Obviamente, uma solução definitiva para o problema aqui levantado não é trivial. Ela passa, necessariamente, por uma mudança estrutural do sistema judiciário, que torne mais ágil suas decisões, pelo desenvolvimento de um mercado de seguros mais competitivo, que oferte produtos a preços mais acessíveis, e pela elevação do nível de renda da sociedade como um todo.
Uma alternativa de curto prazo seria a implementação de uma regulação que obrigue que todos que tenham veículos façam um seguro obrigatório mínimo, com cláusulas de danos pessoais pré-definidas pela Susep.
É claro que o poder de barganha individual de cada proprietário seria muito menor do que o do Estado contratando um seguro geral em nome de todos, como no modelo do DPVAT.
Por outro lado, a possibilidade de as seguradoras cobrarem preços diferentes de perfis distintos de proprietários de veículos poderia auxiliar a induzir um comportamento mais prudente no trânsito.
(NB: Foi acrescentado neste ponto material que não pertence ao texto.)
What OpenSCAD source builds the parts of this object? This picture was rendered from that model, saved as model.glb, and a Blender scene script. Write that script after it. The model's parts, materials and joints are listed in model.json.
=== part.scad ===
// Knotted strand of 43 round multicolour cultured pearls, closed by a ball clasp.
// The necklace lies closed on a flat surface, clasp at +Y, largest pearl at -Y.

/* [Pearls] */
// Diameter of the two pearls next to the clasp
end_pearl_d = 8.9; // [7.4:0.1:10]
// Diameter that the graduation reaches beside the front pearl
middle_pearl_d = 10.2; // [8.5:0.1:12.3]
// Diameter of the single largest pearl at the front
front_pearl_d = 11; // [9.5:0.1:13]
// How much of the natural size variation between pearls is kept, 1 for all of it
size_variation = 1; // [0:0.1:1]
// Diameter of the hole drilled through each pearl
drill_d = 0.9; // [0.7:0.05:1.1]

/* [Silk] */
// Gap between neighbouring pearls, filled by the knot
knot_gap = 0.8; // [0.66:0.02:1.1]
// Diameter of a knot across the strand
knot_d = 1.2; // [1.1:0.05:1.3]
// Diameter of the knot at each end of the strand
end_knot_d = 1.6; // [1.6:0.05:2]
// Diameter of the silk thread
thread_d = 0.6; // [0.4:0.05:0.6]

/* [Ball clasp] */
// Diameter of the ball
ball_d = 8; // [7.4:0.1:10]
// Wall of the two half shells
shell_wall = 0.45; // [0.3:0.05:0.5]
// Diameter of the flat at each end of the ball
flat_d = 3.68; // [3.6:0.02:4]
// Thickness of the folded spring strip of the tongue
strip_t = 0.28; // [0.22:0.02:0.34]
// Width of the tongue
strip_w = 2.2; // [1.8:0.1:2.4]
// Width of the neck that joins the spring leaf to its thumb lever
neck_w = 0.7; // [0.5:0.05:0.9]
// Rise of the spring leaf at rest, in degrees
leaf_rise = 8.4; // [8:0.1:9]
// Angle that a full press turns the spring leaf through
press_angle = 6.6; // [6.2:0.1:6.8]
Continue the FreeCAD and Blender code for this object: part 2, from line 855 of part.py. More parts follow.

Perfis de veículos e de motoristas que geram menores riscos no trânsito seriam premiados com menores preços, e vice-versa. Teríamos, assim, um modelo mais eficiente, que contribuiria, inclusive, para reduzir o número de acidentes no trânsito e os danos individuais e coletivos ao longo do tempo.
De toda forma, o que se percebe é que o problema associado ao fim do DPVAT é mais complexo do que parece e envolve escolhas que devem considerar a relação custo-benefício das alternativas aqui discutidas.